## STORED DATA
^^^^^^^^

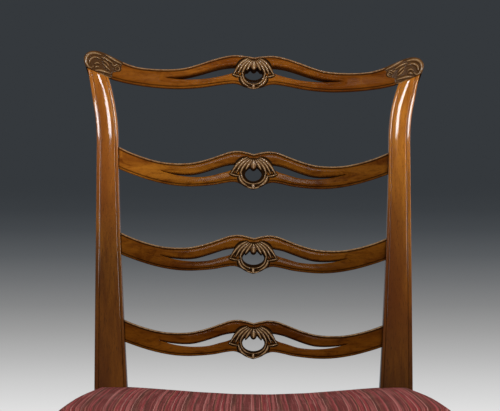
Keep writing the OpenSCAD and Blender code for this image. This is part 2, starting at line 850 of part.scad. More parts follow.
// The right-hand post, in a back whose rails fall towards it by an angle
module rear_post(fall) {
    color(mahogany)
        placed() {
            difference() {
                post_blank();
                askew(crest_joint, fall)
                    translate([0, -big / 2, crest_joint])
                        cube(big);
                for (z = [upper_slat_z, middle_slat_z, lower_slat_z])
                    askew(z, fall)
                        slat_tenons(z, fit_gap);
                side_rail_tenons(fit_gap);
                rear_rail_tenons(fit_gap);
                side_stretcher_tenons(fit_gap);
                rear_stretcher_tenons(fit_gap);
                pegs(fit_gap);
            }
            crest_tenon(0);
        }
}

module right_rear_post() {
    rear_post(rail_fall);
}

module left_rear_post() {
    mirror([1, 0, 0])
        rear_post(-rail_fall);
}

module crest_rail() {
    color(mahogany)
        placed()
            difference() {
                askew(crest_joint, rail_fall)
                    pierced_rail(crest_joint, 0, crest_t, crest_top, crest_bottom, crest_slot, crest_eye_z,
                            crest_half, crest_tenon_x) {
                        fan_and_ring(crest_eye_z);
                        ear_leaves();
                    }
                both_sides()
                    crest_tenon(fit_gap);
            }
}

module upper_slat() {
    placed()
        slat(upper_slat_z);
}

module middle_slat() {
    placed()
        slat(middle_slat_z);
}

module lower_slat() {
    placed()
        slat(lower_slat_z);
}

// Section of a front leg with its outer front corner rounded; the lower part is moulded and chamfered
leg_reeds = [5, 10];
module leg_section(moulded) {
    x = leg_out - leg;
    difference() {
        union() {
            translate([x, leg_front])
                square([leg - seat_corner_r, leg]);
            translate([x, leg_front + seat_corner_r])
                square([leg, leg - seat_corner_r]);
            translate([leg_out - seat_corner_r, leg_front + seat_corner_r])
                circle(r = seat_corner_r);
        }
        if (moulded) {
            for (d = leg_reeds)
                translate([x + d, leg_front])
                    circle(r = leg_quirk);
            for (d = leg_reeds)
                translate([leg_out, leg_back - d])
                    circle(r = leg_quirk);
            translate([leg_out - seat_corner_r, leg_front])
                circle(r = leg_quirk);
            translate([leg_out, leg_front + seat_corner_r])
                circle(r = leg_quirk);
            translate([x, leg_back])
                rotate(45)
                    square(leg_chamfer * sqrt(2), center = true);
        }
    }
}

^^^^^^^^

Each line must be given again exactly as written above.

## FINAL RESULT
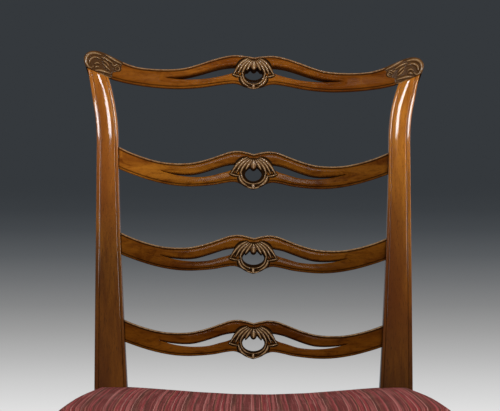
Keep writing the OpenSCAD and Blender code for this image. This is part 2, starting at line 850 of part.scad. More parts follow.
// The right-hand post, in a back whose rails fall towards it by an angle
module rear_post(fall) {
    color(mahogany)
        placed() {
            difference() {
                post_blank();
                askew(crest_joint, fall)
                    translate([0, -big / 2, crest_joint])
                        cube(big);
                for (z = [upper_slat_z, middle_slat_z, lower_slat_z])
                    askew(z, fall)
                        slat_tenons(z, fit_gap);
                side_rail_tenons(fit_gap);
                rear_rail_tenons(fit_gap);
                side_stretcher_tenons(fit_gap);
                rear_stretcher_tenons(fit_gap);
                pegs(fit_gap);
            }
            crest_tenon(0);
        }
}

module right_rear_post() {
    rear_post(rail_fall);
}

module left_rear_post() {
    mirror([1, 0, 0])
        rear_post(-rail_fall);
}

module crest_rail() {
    color(mahogany)
        placed()
            difference() {
                askew(crest_joint, rail_fall)
                    pierced_rail(crest_joint, 0, crest_t, crest_top, crest_bottom, crest_slot, crest_eye_z,
                            crest_half, crest_tenon_x) {
                        fan_and_ring(crest_eye_z);
                        ear_leaves();
                    }
                both_sides()
                    crest_tenon(fit_gap);
            }
}

module upper_slat() {
    placed()
        slat(upper_slat_z);
}

module middle_slat() {
    placed()
        slat(middle_slat_z);
}

module lower_slat() {
    placed()
        slat(lower_slat_z);
}

// Section of a front leg with its outer front corner rounded; the lower part is moulded and chamfered
leg_reeds = [5, 10];
module leg_section(moulded) {
    x = leg_out - leg;
    difference() {
        union() {
            translate([x, leg_front])
                square([leg - seat_corner_r, leg]);
            translate([x, leg_front + seat_corner_r])
                square([leg, leg - seat_corner_r]);
            translate([leg_out - seat_corner_r, leg_front + seat_corner_r])
                circle(r = seat_corner_r);
        }
        if (moulded) {
            for (d = leg_reeds)
                translate([x + d, leg_front])
                    circle(r = leg_quirk);
            for (d = leg_reeds)
                translate([leg_out, leg_back - d])
                    circle(r = leg_quirk);
            translate([leg_out - seat_corner_r, leg_front])
                circle(r = leg_quirk);
            translate([leg_out, leg_front + seat_corner_r])
                circle(r = leg_quirk);
            translate([x, leg_back])
                rotate(45)
                    square(leg_chamfer * sqrt(2), center = true);
        }
    }
}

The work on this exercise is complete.